For the initial i.MX8MQ, I’m looking for some details as to booting and OS support.
The Crowd Supply page mentions that it will come with a version of Debian.
Looking at your source code, you have the system operating via u-boot, and you have created DTS files for supporting the DTBs to allow u-boot to understand the hardware layout: https://source.mnt.re/reform/reform-system-image
There are patches for several projects to optimize them for the Reform, are there plans for these patches to go upstream so they can later downstream into distros?
If there isn’t Voidlinux support already then I’ll do an unofficial port of it asap as I wanna use the Reform as my daily driver which means I’ll use my beloved distribution with it.
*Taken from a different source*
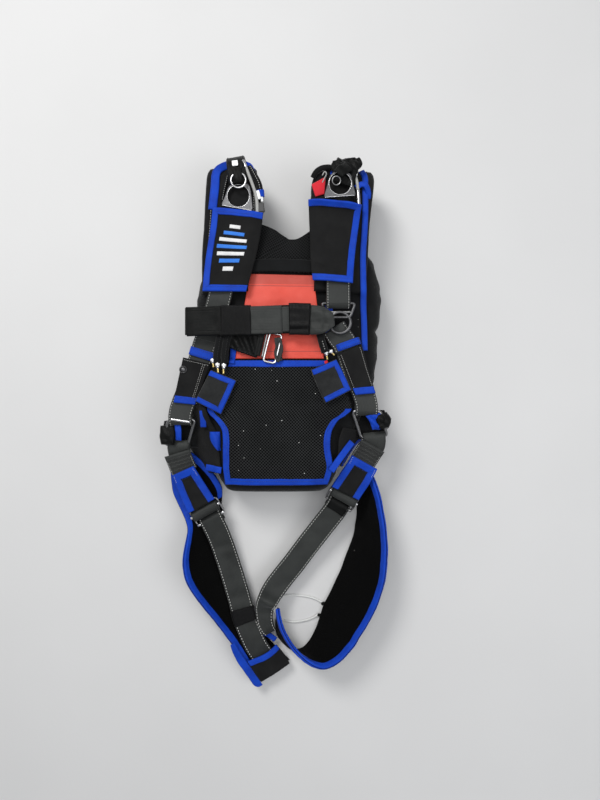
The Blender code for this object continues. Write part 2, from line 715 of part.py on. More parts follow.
def make_leg_straps(look, black_look):
    left = [(-135, -292, 32), (-141, -281.5, 33.8), (-144.1, -275.9, 40), (-141, -281.5, 46.2),
            (-133, -300, 40), (-124, -325, 32), (-110, -369, 27), (-96, -416, 24), (-86, -452, 22),
            (-78, -478, 22), (-60, -520, 22), (-46, -542, 22)]
    grid = web_grid(left, 40.0, 2)
    lay(grid, WEB_THICK, under=2.4, stiff=True, passes=2, free=range(8))
    sheet("leg_strap_left", grid, WEB_THICK, look)
    sleeve("strap_keeper", grid[16:19], WEB_THICK, black_look)

    right = [(86, -264, 39), (92, -254, 39.8), (95.1, -248.4, 46), (92, -254, 52.2), (84, -268, 47),
             (68, -290, 40), (38, -330, 34), (10, -368, 31), (-20, -406, 29), (-38, -432, 29),
             (-44, -456, 29), (-41, -480, 27)]
    grid = web_grid(right, 40.0, 2)
    for row, share in zip(grid[-6:], GATHERED):
        middle = row[0].lerp(row[1], 0.5)
        row[0] = middle.lerp(row[0], share)
        row[1] = middle.lerp(row[1], share)
    lay(grid, WEB_THICK, stiff=True, passes=2, free=range(8))
    sheet("leg_strap_right", grid, WEB_THICK, look)


def make_hip_panels(look, tape_look):
    """Blue-bound covers over the leg hangers."""
    edges = {
        "left": ([(-204, -200, 60), (-193, -230, 60), (-181, -258, 58)],
                 [(-168, -184, 62), (-153, -208, 60), (-139, -232, 58)]),
        "right": ([(114, -164, 62), (99, -186, 60), (86, -206, 58)],
                  [(157, -188, 60), (145, -210, 60), (133, -231, 58)]),
    }
    for side, (left, right) in edges.items():
        grid = grid_between(left, right, 2, 3, crown=2)
        lay(grid, CLOTH_THICK, under=TAPE_WALL + PANEL_SLOT + REST, reach=9, passes=40)
        sheet("hip_panel_" + side, grid, CLOTH_THICK, look)
        binding("hip_panel_binding_" + side, grid, CLOTH_THICK, tape_look, slot=PANEL_SLOT)


def make_strap_pocket(look, tape_look):
    """Pocket on the tip of the left leg pad that takes the strap's free end."""
    left = [(-74, -547, 20), (-61, -571, 20), (-50, -588, 20)]
    right = [(-22, -520, 20), (-8, -538, 20), (2, -556, 20)]
    grid = grid_between(left, right, 2, 4, crown=4)
    lay(grid, CLOTH_THICK, under=TAPE_WALL + WIDE_SLOT + REST, reach=9)
    sheet("strap_pocket", grid, CLOTH_THICK, look)
    binding("strap_pocket_binding", grid, CLOTH_THICK, tape_look, 0, len(grid[0]) - 1, slot=WIDE_SLOT)


# ---------------------------------------------------------------- small pieces
def make_red_tab(look):
    left = [(45, 299, 112), (50, 282, 112)]
    right = [(63, 309, 114), (60, 285, 114)]
    grid = grid_between(left, right, 2, 2)
    lay(grid, 3.0)
    sheet("red_tab", grid, 3.0, look)


ELASTIC_ROUTE = (
    (64, -449, 3.4), (48, -441, 2.4), (30, -437, 2), (10, -435, 2), (-9, -437, 2), (-24, -446, 2),
    (-29, -460, 2), (-22, -474, 2), (-8, -483, 2), (9, -486, 2), (28, -484, 2), (44, -479, 2.4),
    (56, -472, 3.4),
)
ELASTIC_RADIUS = 1.15


def make_elastic_loop(look):
    """Thin elastic line that ties the two leg pads together."""
    line = curve_through(ELASTIC_ROUTE, 4)
    data = bpy.data.curves.new("elastic_loop", "CURVE")
    data.dimensions = "3D"
    data.bevel_depth = ELASTIC_RADIUS * MM
    data.bevel_resolution = 2
    data.use_fill_caps = True
    spline = data.splines.new("POLY")
    spline.points.add(len(line) - 1)
    for point, place in zip(spline.points, line):
        point.co = (place.x * MM, place.y * MM, place.z * MM, 1.0)
    data.materials.append(look)
    bpy.context.scene.collection.objects.link(bpy.data.objects.new("elastic_loop", data))


def main():
    for thing in list(bpy.data.objects):
        bpy.data.objects.remove(thing, do_unlink=True)
    cloth = material("black_cloth", BLACK, 0.8)
    spacer = material("spacer_mesh", MESH_BLACK, 0.9)
    webbing = material("webbing", WEB_GREY, 0.75)
    tape = material("blue_tape", BLUE, 0.6)
    label = material("label_red", RED, 0.55)
    tab = material("tab_red", TAB_RED, 0.6)
    steel = material("steel", STEEL, 0.3, 1.0)
    white = material("white_elastic", WHITE, 0.6)

    make_container(cloth)
    make_back_pad(spacer, tape, label)
    make_yoke(spacer)
    make_wings(cloth, tape)
    make_shoulder_pads(cloth)
    make_shoulder_bindings(tape)
    make_leg_pads(spacer, tape)
    make_lift_webs(webbing)
    make_hip_rings(steel)
    make_leg_hangers(webbing)
    make_leg_adapters(steel)
    make_leg_straps(webbing, cloth)
    make_hip_panels(cloth, tape)
    make_strap_pocket(cloth, tape)
    make_risers(webbing)
    make_red_tab(tab)
    make_harness_rings(steel)
    make_mud_flaps(cloth, tape)
    make_chest(webbing, cloth, steel)
    make_pockets(cloth, tape)
    make_handles(cloth, tape)
    make_elastic_loop(white)


main()
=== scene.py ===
"""Packed sport parachute, dressed: cloth, tapes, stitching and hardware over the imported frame.

Control points below are millimetres in the frame's axes: +X to the right, +Y towards the shoulders,
+Z up off the floor.  Meshes are made in metres.
"""
import json
import math

import bmesh
import bpy
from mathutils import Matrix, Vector, noise
from mathutils.bvhtree import BVHTree

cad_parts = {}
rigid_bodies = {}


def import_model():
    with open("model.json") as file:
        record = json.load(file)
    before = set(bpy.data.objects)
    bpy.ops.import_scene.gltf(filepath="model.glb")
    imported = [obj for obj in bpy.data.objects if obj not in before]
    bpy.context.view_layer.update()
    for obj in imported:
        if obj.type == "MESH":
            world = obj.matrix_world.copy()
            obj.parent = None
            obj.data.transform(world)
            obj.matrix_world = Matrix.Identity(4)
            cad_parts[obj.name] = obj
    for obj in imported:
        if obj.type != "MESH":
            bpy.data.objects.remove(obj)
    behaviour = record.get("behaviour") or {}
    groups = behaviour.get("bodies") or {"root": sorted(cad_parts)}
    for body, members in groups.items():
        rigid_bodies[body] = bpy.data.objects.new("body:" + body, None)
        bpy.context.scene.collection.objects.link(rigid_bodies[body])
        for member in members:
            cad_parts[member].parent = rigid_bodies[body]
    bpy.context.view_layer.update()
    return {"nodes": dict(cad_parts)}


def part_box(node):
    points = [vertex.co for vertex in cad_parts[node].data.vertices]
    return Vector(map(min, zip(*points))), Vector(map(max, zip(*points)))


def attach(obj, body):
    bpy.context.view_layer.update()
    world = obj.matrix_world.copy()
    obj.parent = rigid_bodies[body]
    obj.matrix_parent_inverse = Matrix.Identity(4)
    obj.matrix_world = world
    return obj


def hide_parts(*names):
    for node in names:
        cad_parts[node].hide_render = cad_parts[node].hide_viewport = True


for thing in list(bpy.data.objects):
    bpy.data.objects.remove(thing, do_unlink=True)
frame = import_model()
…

You should be able to use any distro if you use the supplied kernel and DTS (Image and .dtb files in the root (/) directory of the SD card). Plus, copy /sbin/reform-init to the new system as well. You might want the other stuff from reform-tools as well: reform2-imx8mq/reform-tools_1.0-6 · main · Reform / reform-system-image · GitLab
The reform-init script mentioned at the end lets you dynamically change the rootfs after the kernel is up, based on the text file /reform-boot-medium. It is something that is traditionally done in initramfs, but MNT Reform does not use an initramfs by default. After re-mounting the filesystem root (also supports LUKS), reform-init passes control to the real init of your distro.
I’ll be having a play around with NetBSD/evbarm, having messed with it on a HummingBoard Pulse (an i.MX8MQ SoC) a while ago. Although I expect that will be with llvmpipe, given I don’t think there’s been much etnaviv action in the tree for a while.
Sorry to dig up an old thread but did you ever get anywhere with NetBSD? I’m hoping to get my own Reform soon and planned to test it with NetBSD as soon as it came. Any tips or roadblocks you can share?